Thursday, April 6, 2017

Prompt 10: Recognizing Truth

By Jen Mylett

If you watch Mad Men, a popular TV show on AMC, you will see a glorified job that only benefits form the creative and clever tagline in a given campaign. The hard work, measurement, customer relations, and personalization are significantly less evident. In addition, the show is about marketing around the 1960s, so it’s important to note the changes that have occurred since then. In the analyzation of the show, it can be suggested that the agency is resisted to adapted its strategy to a changing media landscape, underestimating the actual impact of the television, new products and ever-changing culture. Time has altered the marketing field is such a way that we have now emerged out of the stone age and data is critical in a successful marketing program to benefit both the company and the customers.
Mad Men tends to create a false illusion about the marketing industry. Creativity becomes cliché strategy and soap operas are much more interesting. In addition, Mad Men glorifies substance abuse with hard drinking and smoking. The audience is amused with their minimal effort to provide great results in the business. It wouldn’t be unusual for a character to get a brief from the client, go away and work their magic, and then come back with unique ideas to wow the client, which is not usually the case for the real world.
In today’s world, good marketing work requires ongoing collaboration with their clients.
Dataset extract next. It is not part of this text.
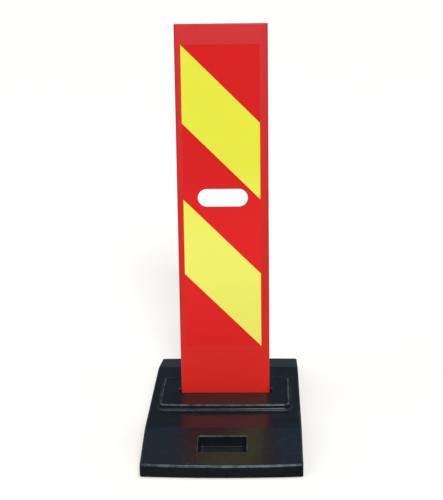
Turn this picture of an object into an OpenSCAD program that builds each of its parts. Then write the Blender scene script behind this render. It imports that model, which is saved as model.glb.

Ideally, client and agency basically work together as one big team to create results. In addition, those traditional marketing techniques used in Mad Men would be overpriced, unaccountable, ineffective, and unnecessary. While their techniques would be expensive, those traditional avenues like billboards and TV commercials produce fairly questionable results that are essentially unmeasurable.  A lot of what gets done in the office is a long way from glamorous. But none of the hard work actually matters for marketing in the long run because it’s really not about you, it’s about the client and what they want achieve with the company.
Swystun, Jeff. "Why the Agency World Loved 'Mad Men'." Where Marketers Go to Grow. HubSpot, 12 Apr. 2015. Web. blog.hubspot.com/marketing/mad-men-influence#sm.000ub84qos6mcnn11e91foy1if42u. Accessed 6 April 2017.

"Marketing Professionals Shape the Way We See the World." All Business Schools. All Star Directories, Inc, 2017. Web. www.allbusinessschools.com/marketing/job-description. Accessed 6 April. 2017.